◆ **Supplied material**
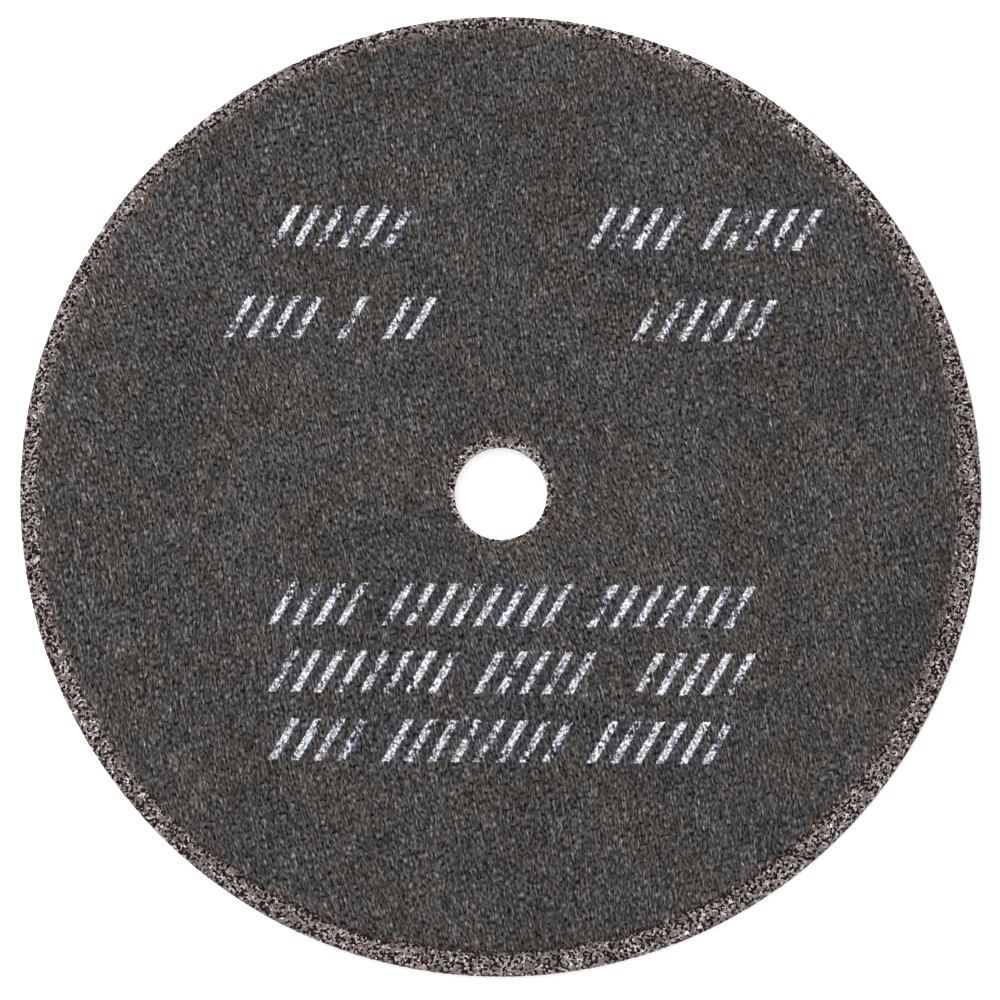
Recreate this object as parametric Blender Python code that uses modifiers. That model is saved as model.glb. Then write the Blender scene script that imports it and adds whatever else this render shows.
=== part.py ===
"""Cut-off wheel: a thin flat disc of resin-bonded grit, hot-pressed in one piece.

Both sides carry a fibre facing that is moulded into the disc and stops short of
the rim and of the bore, so a band of bare grit shows along both edges. The front
facing was pressed a little off centre. The wheel lies on its back facing, its
axis along +Z and its front facing up, with the axis through the origin.
"""

import bpy
from math import cos, pi, radians, sin

MM = 0.001

# Driving sizes, in millimetres.
WHEEL_DIAMETER = 101.6
BORE_DIAMETER = 9.7
WHEEL_THICKNESS = 1.6
FACING_THICKNESS = 0.12

# Widths of the bare grit between the facings and the two edges.
RIM_BAND = 1.85
BORE_BAND = 0.75

# The facings' edges slope down to the grit over this width.
FACING_TAPER = 0.2
FRONT_FACING_SHIFT = 0.5
BACK_FACING_SHIFT = 0.0

# Radii of the trued corners at the rim and in the bore.
RIM_ROUND = 0.35
BORE_ROUND = 0.15

# How far a facing's solid reaches into the grit that it is joined to.
FACING_ROOT = 0.3

SEGMENTS = 144
RIM_ROUND_STEPS = 4
BORE_ROUND_STEPS = 3
MERGE_DISTANCE = 1e-6

GRIT_COLOUR = (0.172, 0.152, 0.147, 1.0)
FACING_COLOUR = (0.077, 0.072, 0.071, 1.0)
GRIT_ROUGHNESS = 0.75
FACING_ROUGHNESS = 0.85


def clear_scene():
    for obj in list(bpy.data.objects):
        bpy.data.objects.remove(obj, do_unlink=True)


def new_collection(name):
    collection = bpy.data.collections.new(name)
    bpy.context.scene.collection.children.link(collection)
    return collection


def new_material(name, colour, roughness):
    material = bpy.data.materials.new(name)
    material.use_nodes = True
    shader = material.node_tree.nodes["Principled BSDF"]
    shader.inputs["Base Color"].default_value = colour
    shader.inputs["Roughness"].default_value = roughness
    shader.inputs["Metallic"].default_value = 0.0
    material.diffuse_color = colour
    return material


def rounded_corner(centre_r, centre_z, radius, start_deg, end_deg, steps):
    """Points of an arc in the section, from one angle to the other."""
    points = []
    for i in range(steps + 1):
        angle = radians(start_deg + (end_deg - start_deg) * i / steps)
        points.append((centre_r + radius * cos(angle), centre_z + radius * sin(angle)))
    return points


def grit_section():
    """The disc without its facings, from the top of the rim round to the top of the bore."""
    rim_r = WHEEL_DIAMETER / 2
    bore_r = BORE_DIAMETER / 2
    low = FACING_THICKNESS
    high = WHEEL_THICKNESS - FACING_THICKNESS
    rim_centre = rim_r - RIM_ROUND
    bore_centre = bore_r + BORE_ROUND
    section = rounded_corner(rim_centre, high - RIM_ROUND, RIM_ROUND, 90, 0, RIM_ROUND_STEPS)
    section += rounded_corner(rim_centre, low + RIM_ROUND, RIM_ROUND, 0, -90, RIM_ROUND_STEPS)
    section += rounded_corner(bore_centre, low + BORE_ROUND, BORE_ROUND, 270, 180, BORE_ROUND_STEPS)
    section += rounded_corner(bore_centre, high - BORE_ROUND, BORE_ROUND, 180, 90, BORE_ROUND_STEPS)
    return section


def facing_section(face_z, root_z):
    """A facing, from its flat outer face at face_z to its root in the grit at root_z."""
    foot_outer = WHEEL_DIAMETER / 2 - RIM_BAND
    foot_inner = BORE_DIAMETER / 2 + BORE_BAND
    inward = FACING_THICKNESS if root_z < face_z else -FACING_THICKNESS
    foot_z = face_z - inward
    section = [
        (foot_outer - FACING_TAPER, face_z),
        (foot_outer, foot_z),
        (foot_outer, root_z),
        (foot_inner, root_z),
        (foot_inner, foot_z),
        (foot_inner + FACING_TAPER, face_z),
    ]
    return section if root_z < face_z else section[::-1]


def turned(name, section, material, collection):
    """A closed section turned about Z. It runs down its outer side, so the faces point out."""
    mesh = bpy.data.meshes.new(name)
    points = [(r * MM, 0.0, z * MM) for r, z in section]
    edges = [(i, (i + 1) % len(points)) for i in range(len(points))]
    mesh.from_pydata(points, edges, [])
    mesh.materials.append(material)
    obj = bpy.data.objects.new(name, mesh)
    collection.objects.link(obj)
    screw = obj.modifiers.new("turn", "SCREW")
    screw.axis = "Z"
    screw.angle = 2 * pi
    screw.steps = SEGMENTS
    screw.render_steps = SEGMENTS
    screw.use_smooth_shade = True
    screw.use_merge_vertices = True
    screw.merge_threshold = MERGE_DISTANCE
    return obj


def make_helper(obj):
    obj.hide_render = True
    obj.display_type = "WIRE"


def join_to(target, helper):
    """Unites a helper with the target and keeps the helper's own material on its faces."""
    union = target.modifiers.new("join_" + helper.name, "BOOLEAN")
    union.operation = "UNION"
    union.solver = "EXACT"
    union.material_mode = "TRANSFER"
    union.object = helper


def build_wheel():
    wheel_parts = new_collection("cutoff_wheel_parts")
    helpers = new_collection("facing_helpers")
    grit = new_material("bonded_grit", GRIT_COLOUR, GRIT_ROUGHNESS)
    fibre = new_material("fibre_facing", FACING_COLOUR, FACING_ROUGHNESS)

    wheel = turned("cutoff_wheel", grit_section(), grit, wheel_parts)
    front_root = WHEEL_THICKNESS - FACING_THICKNESS - FACING_ROOT
    back_root = FACING_THICKNESS + FACING_ROOT
    front = turned("front_facing", facing_section(WHEEL_THICKNESS, front_root), fibre, helpers)
    back = turned("back_facing", facing_section(0.0, back_root), fibre, helpers)
    front.location.y = FRONT_FACING_SHIFT * MM
    back.location.y = BACK_FACING_SHIFT * MM
    for facing in (front, back):
        make_helper(facing)
        join_to(wheel, facing)
    return wheel


clear_scene()
build_wheel()
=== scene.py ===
"""Looks of the cut-off wheel: coarse bonded grit between two pressed fibre facings.

The wheel lies on the floor with its front facing up. Each visible piece stands for
the one solid of the frame. Lengths are in millimetres until a mesh is made, and the
materials read the same millimetres from the attribute "place_mm" of each mesh.
"""

from math import ceil, cos, pi, radians, sin, tan

import bpy
import numpy as np
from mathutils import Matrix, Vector


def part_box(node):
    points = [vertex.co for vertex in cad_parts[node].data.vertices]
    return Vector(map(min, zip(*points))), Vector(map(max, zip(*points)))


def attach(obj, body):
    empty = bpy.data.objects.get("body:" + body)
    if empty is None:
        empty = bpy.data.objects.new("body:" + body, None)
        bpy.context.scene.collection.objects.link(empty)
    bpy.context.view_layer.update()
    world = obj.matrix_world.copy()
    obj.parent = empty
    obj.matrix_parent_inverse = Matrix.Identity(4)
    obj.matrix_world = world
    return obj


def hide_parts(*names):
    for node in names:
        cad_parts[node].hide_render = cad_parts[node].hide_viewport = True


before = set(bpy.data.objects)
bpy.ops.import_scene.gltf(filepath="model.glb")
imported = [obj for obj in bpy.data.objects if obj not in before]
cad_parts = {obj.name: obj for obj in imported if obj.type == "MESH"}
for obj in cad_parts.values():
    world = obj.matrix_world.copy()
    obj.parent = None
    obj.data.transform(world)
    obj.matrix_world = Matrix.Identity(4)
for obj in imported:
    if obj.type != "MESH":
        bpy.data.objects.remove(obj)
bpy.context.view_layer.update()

MM = 0.001
# A length in mm too short to matter.
SMALL = 0.001
NODE = "cutoff_wheel"
BODY = "root"

low_corner, high_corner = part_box(NODE)
RIM_RADIUS = (high_corner[0] - low_corner[0]) / 2 / MM
THICKNESS = (high_corner[2] - low_corner[2]) / MM

# The wheel's other sizes, as in the part's source.
BORE_DIAMETER = 9.7
FACING_THICKNESS = 0.12
RIM_BAND = 1.85
BORE_BAND = 0.75
FACING_TAPER = 0.2
FRONT_SHIFT = 0.5
BACK_SHIFT = 0.0
RIM_ROUND = 0.35
BORE_ROUND = 0.15
BORE_RADIUS = BORE_DIAMETER / 2
# Radii of the facings' feet, where their tapers meet the grit.
FOOT_OUTER = RIM_RADIUS - RIM_BAND
FOOT_INNER = BORE_RADIUS + BORE_BAND

# Grit: the size of its grains, the steepest slope of their tops, how much their levels
# differ, and how far the highest stand above the bands.
GRAIN_SIZE = 0.40
GRAIN_TILT = 0.42
GRAIN_LEVELS = 0.10
GRAIN_PEAK = 0.07
# Ripples in the grains' outlines: their size, and the width that they sway over.
RIPPLE_SIZE = 0.32
RIPPLE = 0.2
# Pits: the size of their noise, and their depth. The distance from a grain's middle, in
# grains, plus the noise times PIT_NOISE is low in a pit: below PIT_EDGE the grit is open, and
# above it solid.
PIT_SIZE = 0.27
PIT_DEPTH = 0.16
PIT_NOISE = 1.2
PIT_EDGE = (0.95, 1.12)
# The rim and the bore were trued, so their relief is this much of the bands'.
TRUED_RELIEF = 0.25

# Mesh spacing. The grit has this many columns round the rim and round the bore.
RIM_COLUMNS = 1920
BORE_COLUMNS = 240
GRIT_STEP = 0.155
# The facings have this many columns at their outer edge, halved twice on the way in.
FACING_COLUMNS = 864
FACING_STEP = 0.36
# How far the grit's fine surface and the facings' roots reach under the facings.
UNDERLAP = 0.6
FACING_ROOT = 0.1
# How far the facings' edges wander from their circles, over this many columns each way, and
# how far they lie in on one side.
EDGE_WANDER = 0.14
WANDER_COLUMNS = 2
EDGE_DENT = 0.35
DENT_DIRECTION = radians(-35)
# Slow relief of the pressed fibre: its size, how much it is squeezed along the fibres, its
# depth over the noise's usual range, and the value of the noise that moves nothing.
FELT_SIZE = 0.8
FELT_SQUEEZE = 0.3
FELT_DEPTH = 0.07
FELT_RANGE = 0.4
FELT_LEVEL = 0.7
# How far in from their edges the facings are warmer, with rusty flecks and worn spots.
EDGE_REACH = 2.5
# How far the grit takes painted shade beside a facing, and how far it is bright beside the bore.
FACING_SHADE_REACH = 0.5
BORE_FACING_SHADE_REACH = 0.35
BRIGHT_REACH = 0.5

# Fibres lean from upper left to lower right, each a little differently.
FIBRE_LEAN = radians(13)
FIBRE_LEAN_SPREAD = radians(15)
# Their lean sways in slow waves: the waves' height, and their length over 2 pi. Each wave has
# its run across and up the wheel, its phase and its share of the height.
SWAY = 0.7
SWAY_LENGTH = 9.0
SWAY_WAVES = ((0.4, 1.0, 0.0, 1.0), (0.9, -0.6, 2.0, 0.8))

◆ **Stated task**
Return nothing but the lines running from the line with "back_root), fibre, helpers)" through the line with "if empty is", exactly as they appear.

◆ **Result of the task**
    back = turned("back_facing", facing_section(0.0, back_root), fibre, helpers)
    front.location.y = FRONT_FACING_SHIFT * MM
    back.location.y = BACK_FACING_SHIFT * MM
    for facing in (front, back):
        make_helper(facing)
        join_to(wheel, facing)
    return wheel


clear_scene()
build_wheel()
=== scene.py ===
"""Looks of the cut-off wheel: coarse bonded grit between two pressed fibre facings.

The wheel lies on the floor with its front facing up. Each visible piece stands for
the one solid of the frame. Lengths are in millimetres until a mesh is made, and the
materials read the same millimetres from the attribute "place_mm" of each mesh.
"""

from math import ceil, cos, pi, radians, sin, tan

import bpy
import numpy as np
from mathutils import Matrix, Vector


def part_box(node):
    points = [vertex.co for vertex in cad_parts[node].data.vertices]
    return Vector(map(min, zip(*points))), Vector(map(max, zip(*points)))


def attach(obj, body):
    empty = bpy.data.objects.get("body:" + body)
    if empty is None:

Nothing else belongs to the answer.